══ Source data ══

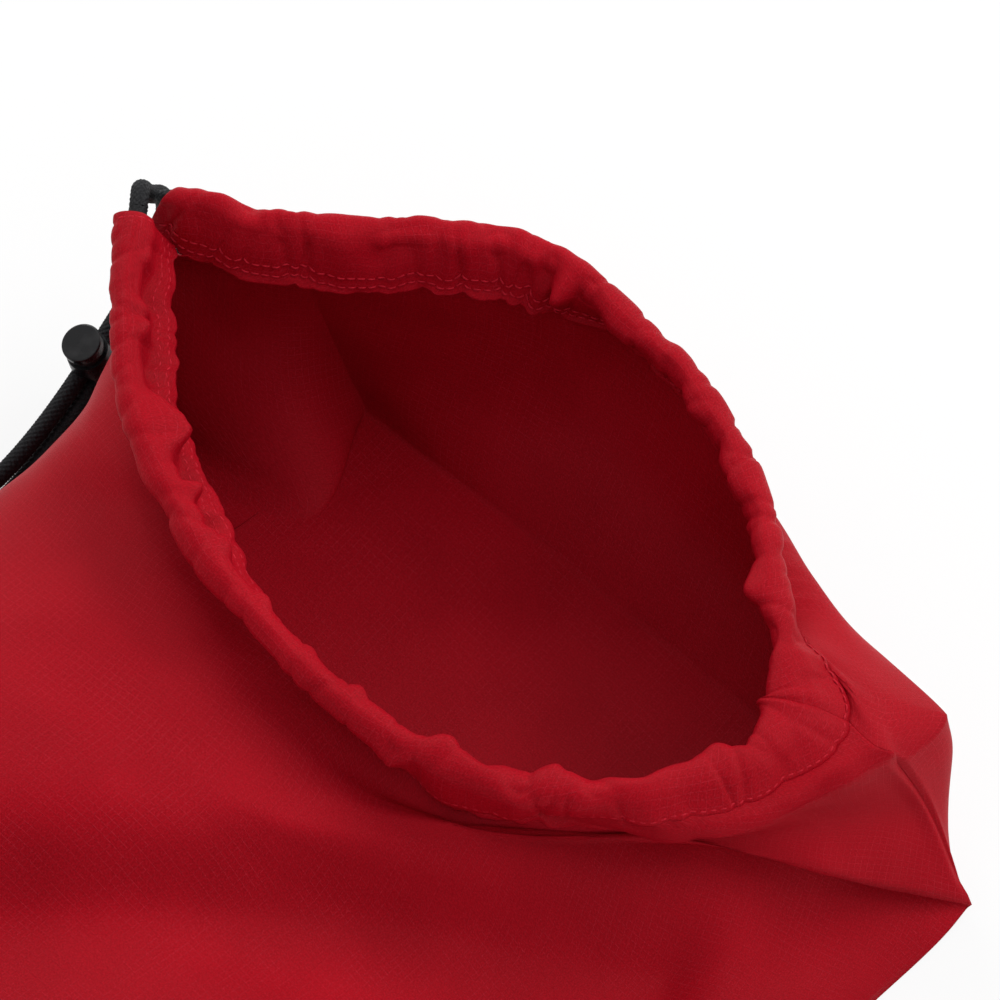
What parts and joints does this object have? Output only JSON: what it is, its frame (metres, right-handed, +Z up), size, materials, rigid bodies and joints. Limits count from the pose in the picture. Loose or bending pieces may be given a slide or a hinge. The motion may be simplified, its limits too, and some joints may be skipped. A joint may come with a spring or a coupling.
{
  "type": "drawstring rope bag",
  "caption": "Soft ripstop drawstring bag for a throw rope, lying open-mouthed, with a corded casing, two cord tails, a push-button cord lock and a webbing loop at the base.",
  "frame": {"origin": "middle of the bag's footprint, on the surface it lies on, measured without the free cord tails and what is on them", "axes": "+Y along the bag from its base to its mouth, +X across the bag to the right seen from above with the mouth ahead, +Z up"},
  "size_m": [0.2922, 0.3878, 0.0803],
  "materials": {
    "ripstop_red": "coated ripstop nylon with a soft sheen",
    "binding_red": "plain woven binding tape",
    "webbing_black": "flat woven nylon webbing",
    "cord_black": "braided nylon cord",
    "lock_plastic": "satin moulded acetal",
    "spring_steel": "drawn wire"
  },
  "bodies": {
    "bag": {"front_panel": "ripstop_red", "back_panel": "ripstop_red", "back_mouth_wall": "ripstop_red", "seam_binding_left": "binding_red", "seam_binding_right": "binding_red", "base_binding": "binding_red", "base_loop": "webbing_black", "casing_front": "ripstop_red", "casing_back": "ripstop_red", "drawcord": "cord_black", "tail_front": "cord_black", "tail_back": "cord_black", "tail_knot": "cord_black"},
    "lock": {"lock_barrel": "lock_plastic", "lock_spring": "spring_steel"},
    "button": {"lock_plunger": "lock_plastic"}
  },
  "joints": [
    {"name": "lock_slide", "type": "slide", "parent": "bag", "child": "lock", "axis": [-0.2199, 0.9498, 0.2226], "range_m": [-0.014, 0.01]},
    {"name": "button_press", "type": "slide", "parent": "lock", "child": "button", "axis": [0.133, 0.2549, -0.9578], "range_m": [0, 0.0022], "stiffness_N_per_m": 1500, "springref_m": -0.0015, "deforming": ["lock_spring"]}
  ]
}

═══

* [Exercise objective]:
Quote every line of the data, word for word.

* [Solution]:
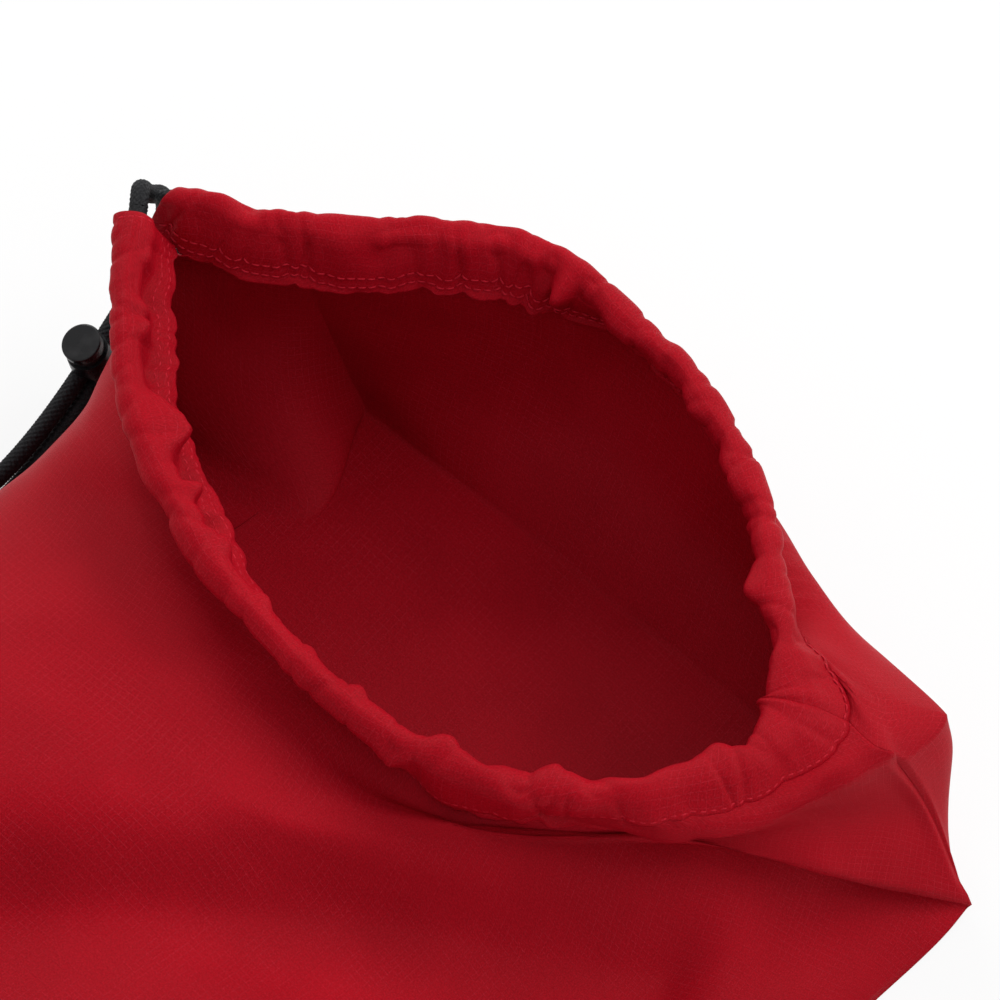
What parts and joints does this object have? Output only JSON: what it is, its frame (metres, right-handed, +Z up), size, materials, rigid bodies and joints. Limits count from the pose in the picture. Loose or bending pieces may be given a slide or a hinge. The motion may be simplified, its limits too, and some joints may be skipped. A joint may come with a spring or a coupling.
{
  "type": "drawstring rope bag",
  "caption": "Soft ripstop drawstring bag for a throw rope, lying open-mouthed, with a corded casing, two cord tails, a push-button cord lock and a webbing loop at the base.",
  "frame": {"origin": "middle of the bag's footprint, on the surface it lies on, measured without the free cord tails and what is on them", "axes": "+Y along the bag from its base to its mouth, +X across the bag to the right seen from above with the mouth ahead, +Z up"},
  "size_m": [0.2922, 0.3878, 0.0803],
  "materials": {
    "ripstop_red": "coated ripstop nylon with a soft sheen",
    "binding_red": "plain woven binding tape",
    "webbing_black": "flat woven nylon webbing",
    "cord_black": "braided nylon cord",
    "lock_plastic": "satin moulded acetal",
    "spring_steel": "drawn wire"
  },
  "bodies": {
    "bag": {"front_panel": "ripstop_red", "back_panel": "ripstop_red", "back_mouth_wall": "ripstop_red", "seam_binding_left": "binding_red", "seam_binding_right": "binding_red", "base_binding": "binding_red", "base_loop": "webbing_black", "casing_front": "ripstop_red", "casing_back": "ripstop_red", "drawcord": "cord_black", "tail_front": "cord_black", "tail_back": "cord_black", "tail_knot": "cord_black"},
    "lock": {"lock_barrel": "lock_plastic", "lock_spring": "spring_steel"},
    "button": {"lock_plunger": "lock_plastic"}
  },
  "joints": [
    {"name": "lock_slide", "type": "slide", "parent": "bag", "child": "lock", "axis": [-0.2199, 0.9498, 0.2226], "range_m": [-0.014, 0.01]},
    {"name": "button_press", "type": "slide", "parent": "lock", "child": "button", "axis": [0.133, 0.2549, -0.9578], "range_m": [0, 0.0022], "stiffness_N_per_m": 1500, "springref_m": -0.0015, "deforming": ["lock_spring"]}
  ]
}